He was 92 and is survived by his wife, two sons and three daughters. His eldest son had predeceased him.
Sinha was suffering from fever and was admitted to the Gauhati Medical College Hospital yesterday. After his condition deteriorated last night, he was shifted to the intensive care unit where he breathed his last this morning.
A colossus in Assam's political arena, Sinha was the Congress Chief Minister during emergency. Meghalaya was carved out of Assam, whose capital was shifted to Guwahati from Shillong, during his tenure.
Born on January 1, 1914 to a poor farmer's family in Bhakatpara village of Dhubri district, Sinha received his early education in the village school.
After completing his middle level education, he joined High School in Bilasipara, about 25 kms away, a distance he covered daily on foot.
He completed his graduation from Cotton College in Guwahati and went to study law and post-graduation in Benares Hindu University.
After receiving his law degree, Sinha returned to Guwahati to practise for a brief period but soon left for Dhubri to become a teacher and later became the headmaster of several schools in the district.
Sinha entered politics in 1946 and served in different capacities in Congress, including its General Secretary, Vice-President and President. He was elected to the state assembly four times from Bilasipara constituency and served as Chief Minister for six years from 1972 to 1978.
Considered close to Indira Gandhi during the pre-emergency era, Sinha was made the interim Chief Minister in 1972 and assembly elections followed soon and he became the elected Chief Minister.
Sinha was, however, disillusioned by the emergency and became a member of Congress(S) after the party split to form Congress(I).

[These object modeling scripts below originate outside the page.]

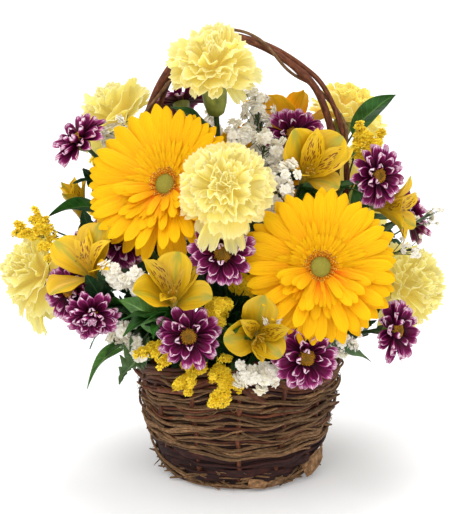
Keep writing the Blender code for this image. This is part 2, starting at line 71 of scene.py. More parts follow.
BAND_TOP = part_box("basket_lower_band")[1].z
BAND_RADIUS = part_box("basket_lower_band")[1].x
WEAVE_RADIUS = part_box("basket_weave")[1].x
RIM_LIFT = 0.0150                      # front and back of the rim stand this much higher
RIM_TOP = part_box("basket_rim")[1].z - RIM_LIFT
WEAVE_TOP = RIM_TOP - 0.0065
STAKES = 13
STAKE_START = -0.5 * math.pi           # one stake stands in the middle of the front
STAKE_RADIUS = 0.0018
VINE_RADIUS = 0.00115
WALL = (                               # height and outer radius, from the table to the rim
    (0.0, 0.0490), (0.0040, 0.0535), (0.0090, 0.0565), (0.0160, 0.0598), (0.0250, 0.0625),
    (0.0340, 0.0648), (0.0440, 0.0674), (0.0560, 0.0694), (0.0700, 0.0712), (0.0830, 0.0735))
THICK_TWIG = 0.0030
THIN_TWIG = 0.0020
TWIG_GAP = 0.0003
HANDLE_VINE = 0.0011
LEG_FOOT_HEIGHT = 0.0340
HANDLE_KNOTS = [                       # (x, z) above the rim, from the right leg to the left
    (0.0670, 0.110), (0.0705, 0.150), (0.0710, 0.190), (0.0700, 0.222), (0.0665, 0.246),
    (0.0560, 0.272), (0.0430, 0.286), (0.0260, 0.298), (0.0080, 0.306), (-0.0100, 0.310),
    (-0.0270, 0.304), (-0.0410, 0.292), (-0.0520, 0.275), (-0.0600, 0.253),
    (-0.0660, 0.230), (-0.0700, 0.200), (-0.0710, 0.160), (-0.0670, 0.110)]
SPREAD = 0.0024                        # the twigs part this far between two heights
SPREAD_FROM = 0.1100
SPREAD_TO = 0.3040

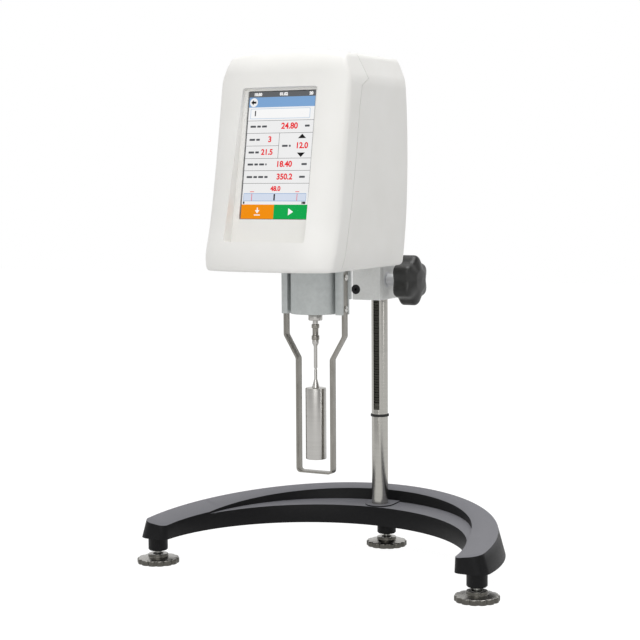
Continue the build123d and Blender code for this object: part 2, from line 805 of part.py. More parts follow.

He joined NCP when his close friend Sharad Pawar left the Congress to form the new party.
Sinha was relcutant to hold any party post due to advancing age but was later appointed its president though he stepped down last week to pave way for younger members.
Besides the emergency and transfer of Assam's capital to Guwahati, the other major issues that rocked the state during his tenure was the language agitation demanding the introduction of Assamese as the sole of medium of instruction.
He was also a great champion of the coooperative and Panchayati Raj movements and strived hard to bring reforms in these sectors.